Во Франции герцог Бедфорд возобновил свои полномочия регента, как только Генрих VI сел на корабль в Кале. Парижская и лондонская феерии отодвинули на задний план насущные проблемы, с которыми теперь предстояло столкнуться. Несмотря на двухлетнее пребывание короля во Франции с самой многочисленной английской армией со времен Генриха V, стратегическое положение Англии принципиально не изменилось. Урок коронационной экспедиции заключался в том, что перед лицом возрожденной монархии Валуа временного усиления было недостаточно. Оккупация северной Франции потребовала бы непрерывных усилий более крупных сил в течение более длительного времени, чем Англия могла выдержать. Англичане никогда не смогли бы восстановить контроль над жизненно важными речными долинами, в то время как такие города, как Орлеан, Компьень и Лувье, были способны противостоять им в течение нескольких месяцев. В серии писем, адресованных королю в Англию, муниципалитет Парижа выразил свое мнение в резких выражениях. Присутствие короля, по их мнению, породило большие надежды, которые не оправдались.
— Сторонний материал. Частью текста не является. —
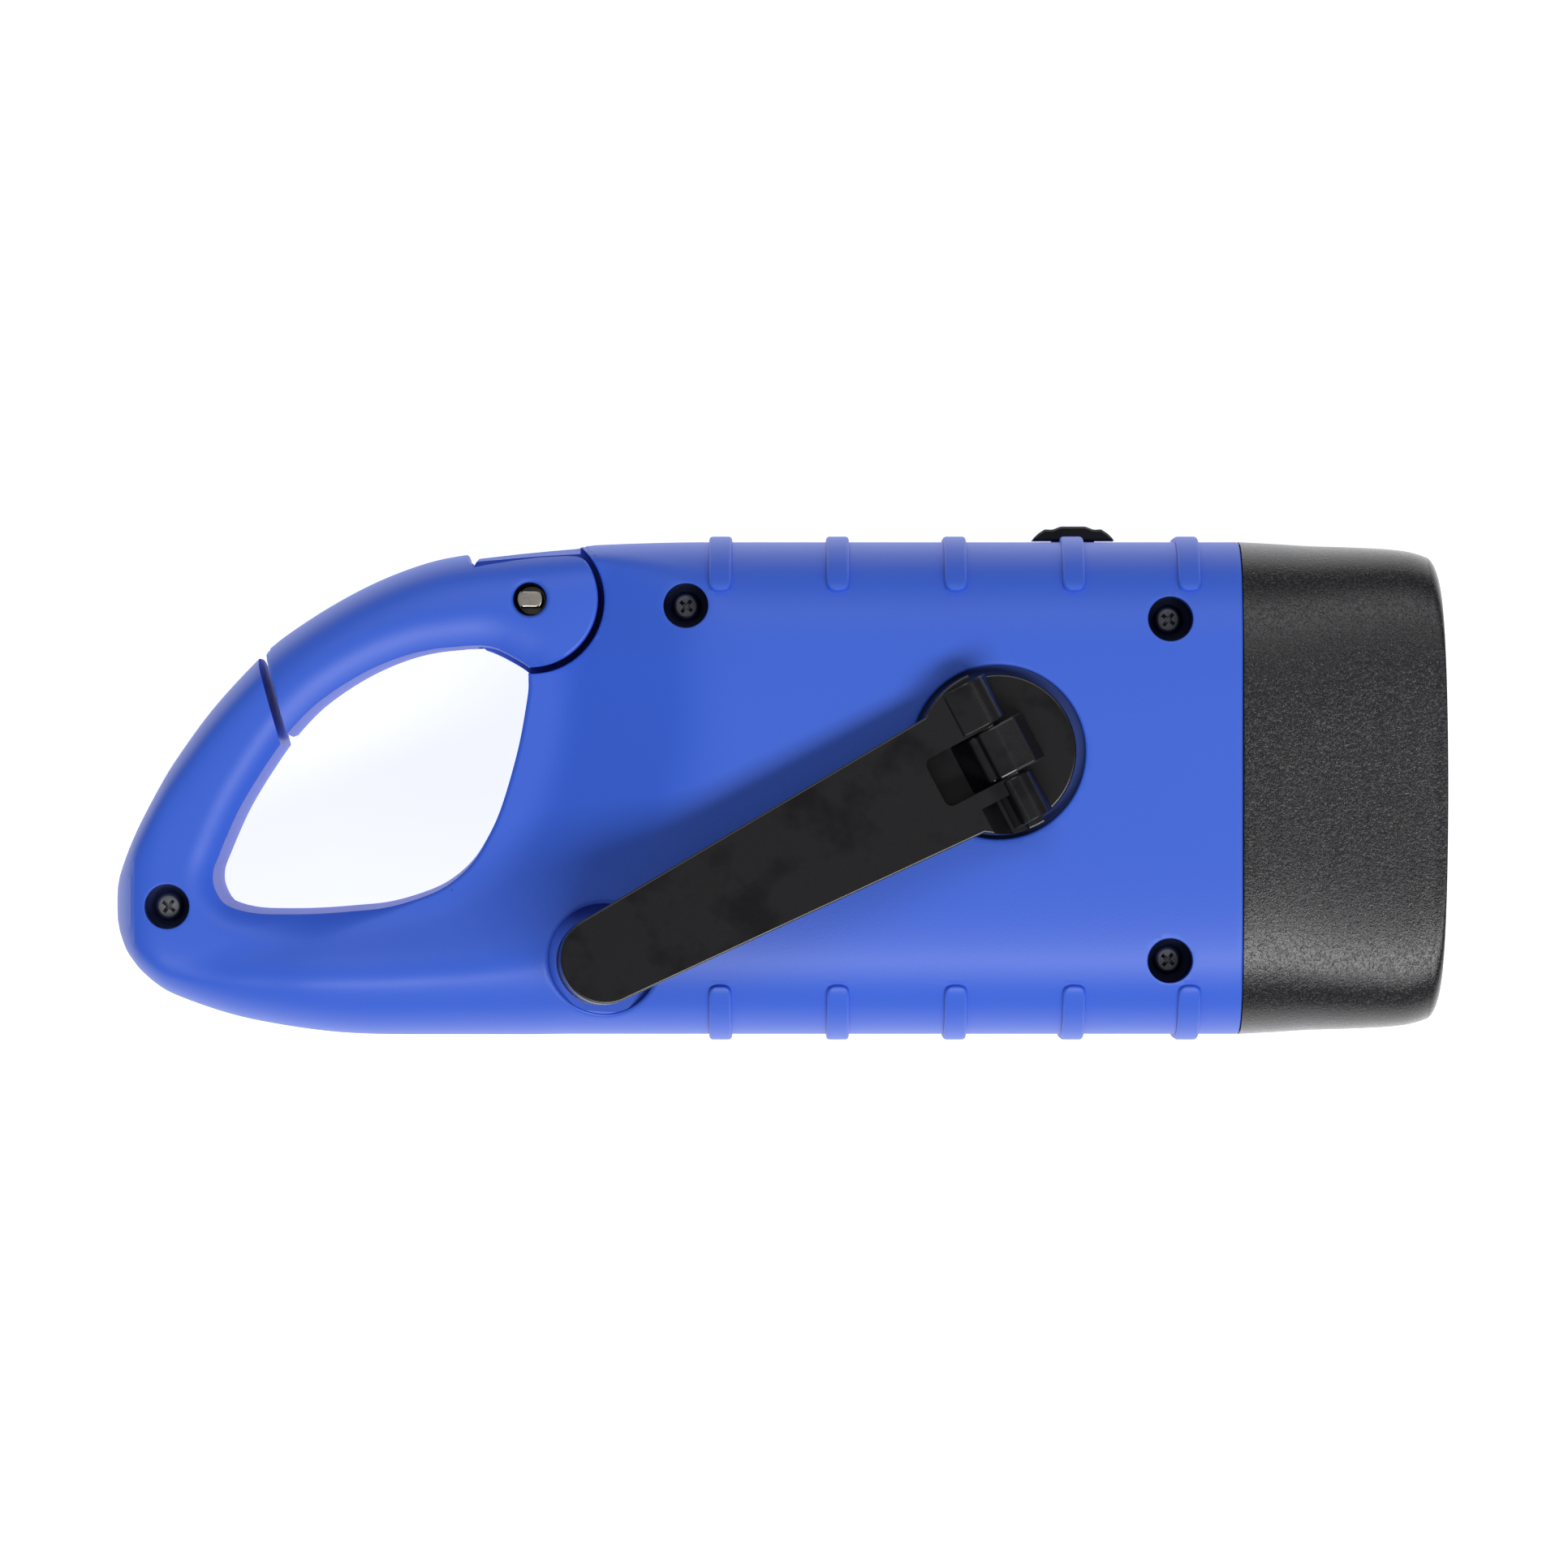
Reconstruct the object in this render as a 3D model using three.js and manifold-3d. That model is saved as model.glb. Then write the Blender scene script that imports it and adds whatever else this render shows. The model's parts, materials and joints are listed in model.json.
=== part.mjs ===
// Hand crank flashlight with a carabiner handle, lying on its back with the crank on top.
// Millimetres. +X runs to the lamp, +Y to the slide switch, +Z up through the crank.
// The origin is on the flat back face, under the middle of the overall length.
import * as THREE from 'three';
import { mergeVertices } from 'three/addons/utils/BufferGeometryUtils.js';
import Module from 'manifold-3d';

const wasm = await Module();
wasm.setup();

// Whole body
const overallLength = 136.7;
const bodyWidth = 50.3;
const bodyThickness = 36;
const handleThickness = 24;
const gateThickness = 28;
const bezelLength = 21.5;
const wall = 2;
const crown = 0.25;
const tailX = -overallLength / 2;
const frontX = overallLength / 2;
const seamX = frontX - bezelLength;
const halfWidth = bodyWidth / 2;
const halfThick = bodyThickness / 2;
const handleHalf = handleThickness / 2;
const gateHalf = gateThickness / 2;
const midZ = halfThick;
const faceZ = bodyThickness;
const handleTopZ = midZ + handleHalf;
const gateTopZ = midZ + gateHalf;
const gap = 0.3;
const runningGap = 0.3;
const overrun = 8;

// Roundness of the sections and how finely curves are cut
const sectionPower = 4;
const sectionPoints = 32;
const stationsPerRow = 1;
const roundSides = 20;
const smallSides = 12;

// Outline of both long edges, from the tail to where the body runs straight.
// Each row: place along the length, top edge, bottom edge, share of the full thickness.
const bodyRowShares = [
  [0.0024, -0.184, -0.285, 0.42], [0.0085, -0.137, -0.330, 0.55], [0.0207, -0.063, -0.374, 0.62],
  [0.0329, 0.000, -0.402, 0.655], [0.0451, 0.056, -0.4205, 0.68], [0.0695, 0.149, -0.4455, 0.725],
  [0.0939, 0.225, -0.465, 0.765], [0.1183, 0.290, -0.4785, 0.80], [0.1427, 0.338, -0.489, 0.83],
  [0.1671, 0.379, -0.4965, 0.845], [0.1915, 0.414, -0.5, 0.855], [0.2159, 0.442, -0.501, 0.865],
  [0.2402, 0.463, -0.501, 0.875], [0.2646, 0.475, -0.501, 0.89], [0.2890, 0.481, -0.501, 0.905],
  [0.3134, 0.487, -0.501, 0.925], [0.3378, 0.491, -0.5, 0.95], [0.3744, 0.496, -0.5, 0.98],
  [0.4110, 0.499, -0.5, 0.995], [0.4354, 0.5, -0.5, 1.0],
];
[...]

Политический кредит Англии был израсходован. Люди почувствовали себя брошенными, когда Генрих VI вернулся в Англию с большей частью своей армии. Их преданность его делу, заявляли парижане, была вознаграждена лишь нищетой и страданиями. Это мнение совпадало с мнением герцога Бургундского. Для того чтобы дом Ланкастеров воспринимался всерьез, ему необходимо было создать во Франции гораздо более крупное постоянное военное присутствие [532] .
532
AN PP 2398, pp. 935–7; Coll. doc. Angleterre, 248–9, 250–1.